2) A. Boulton, El Rostro de Bolívar, Caracas, Macanao Ed., 1982, is the standard reference.
3) Several early sources mention an undiscovered portrait of Bolívar done by Lovera in 1827. The sitter's appearance and the fact that in 1827 he was in Caracas along with Alderman and Lovera, point to 1827 as the date of this portrait. See Landaeta Rosales, "Los antiguos pintores Venezolanos Juan y Pedro Lovera," El Constitucional, November 8, 1906.
4) J. Lynch, Simón Bolívar: A Life, London and New Haven, Yale University Press, 2005, 22.

5) Careful examination of the gloved right hand shows that the gently bend index finger visible here was painted over an earlier straight index finger.

6) The letter from Lovera referred to is currently unlocated, and being sought in various archives.
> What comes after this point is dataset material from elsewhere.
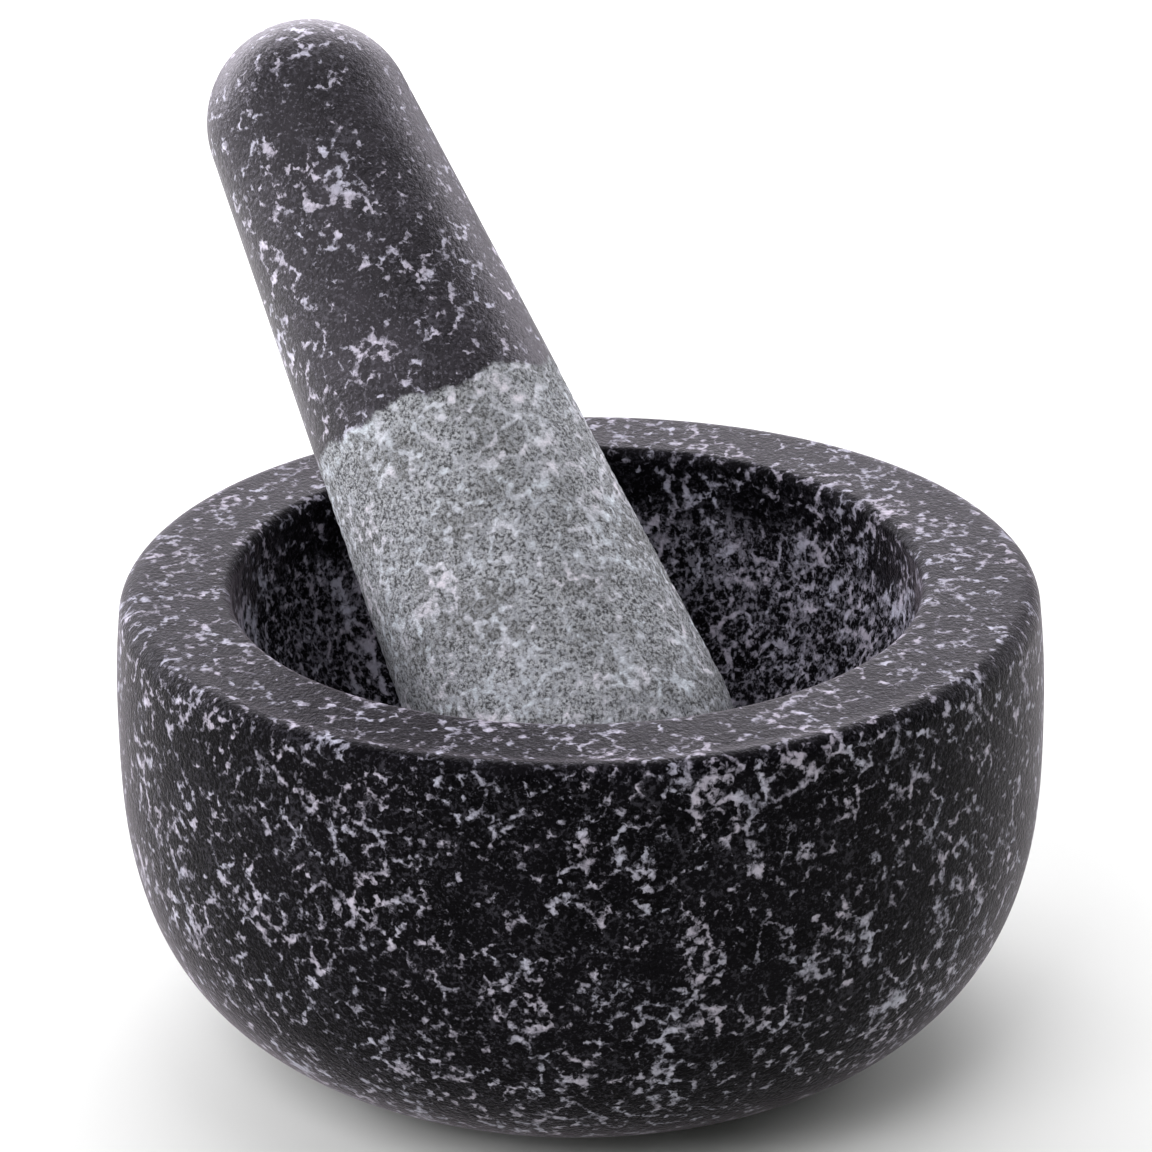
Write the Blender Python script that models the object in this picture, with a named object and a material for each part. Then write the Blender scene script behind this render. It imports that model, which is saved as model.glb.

Neagle was known for accurate record-keeping. See R. W. Torchia, John Neagle. Philadelphia Portrait Painter, Philadelphia, Pennsylvania Historical Society, 1989.
7) For an illustration see the inventory of portraits at www.bolivar.ula.ve.
8) K. E. Manthorne, Tropical Renaissance: North American Artists Exploring Latin America, 1839-1879, Washington, D.C. and London, Smithsonian Institution Press, 1989, pp. 37, 103, 35-36, 182-3.